By contrast, Build a Web Site is pervaded by experience. You sense on every page that you are being addressed by people who have worked long and hard with what they are discussing. For example, all the books mention that it is a faux pas to use “click here” as a hyperlink, but only this book bothers to give credible reasons why. Only in Build a Web Site will you find the magic incantation telnet hostname 80, the canonical way to test whether your Web server is happy. And only Build a Web Site explains why you should care about your server logs.

Build a Web Site includes the specifications for HTTP, HTML, and URLs, which the cynical might assume were included so that the book would take up more shelf space than its competitors at Bookstar. But the authors have taken pains to insert cross-references into the specs, a nice gesture, and I found myself using the specs regularly.

One odd omission from Build a Web Site is server-parsed HTML, a topic covered very nicely in The HTML Sourcebook. This book's focus is narrower than the others'; its intent is primarily to describe the world of Web authoring. It contains a section on Web servers, many of which are non-Unix, but the presentation is broad rather than deep. Interestingly enough, the Sourcebook displays a simple C program that pretends to be a Web server and displays what a client is sending. The program feels out of place, but it's useful nevertheless.

The Sourcebook also contains voluminous lists of tools, all with URLs for getting them. Since any paper guide to the Internet is going to be out of date the moment it hits the stands, these locations must be taken with a grain of salt, but you can at least use the locations as hints for archie use. Perhaps knowing this, the author included a section on how to use archie—although he assumes that you will be willing and able to install an archie client rather than telnetting to an archie server directly.

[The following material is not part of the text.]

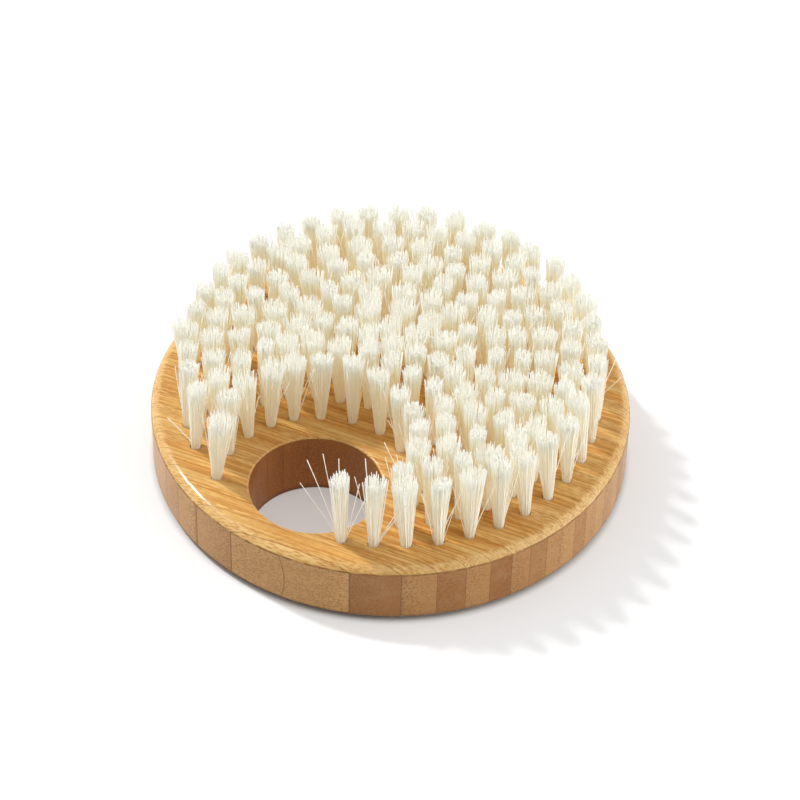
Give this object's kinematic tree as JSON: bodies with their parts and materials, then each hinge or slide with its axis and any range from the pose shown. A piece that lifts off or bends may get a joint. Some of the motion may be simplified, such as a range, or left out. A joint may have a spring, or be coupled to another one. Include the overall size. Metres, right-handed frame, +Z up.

The HTML Sourcebook is the only book of the three to emphasize that the Web's native character set is ISO Latin-1, not ASCII. Build a Web Site ignores the issue (except in the included HTML spec), and HTML for Fun and Profit makes a muddle of the whole issue. The HTML Sourcebook is also the only one that mentions Linux.

Another strength of the Sourcebook is that it demonstrates by example the importance of previewing your Web content with a range of browsers, and the book includes the archive locations of many. Web authors often forget to do this test before releasing their material, so it's nice to see the word getting out; I wish Graham had been even more explicit. In fact, my favorite single page in any of these books is in HTML for Fun and Profit: it shows a Web home page whose authors neglected the possibility that visitors might have chosen to delay the loading of inline images. It's a train wreck, of course, and all the more satisfying because the page belongs to Sun.

Of these books, I recommend Build a Web Site for Linux audiences, possibly supplemented by The HTML Sourcebook for finding resources. Perhaps HTML for Fun and Profit will be improved in future editions. I also recommend that anyone contemplating Web work learn perl, perhaps before reading these books.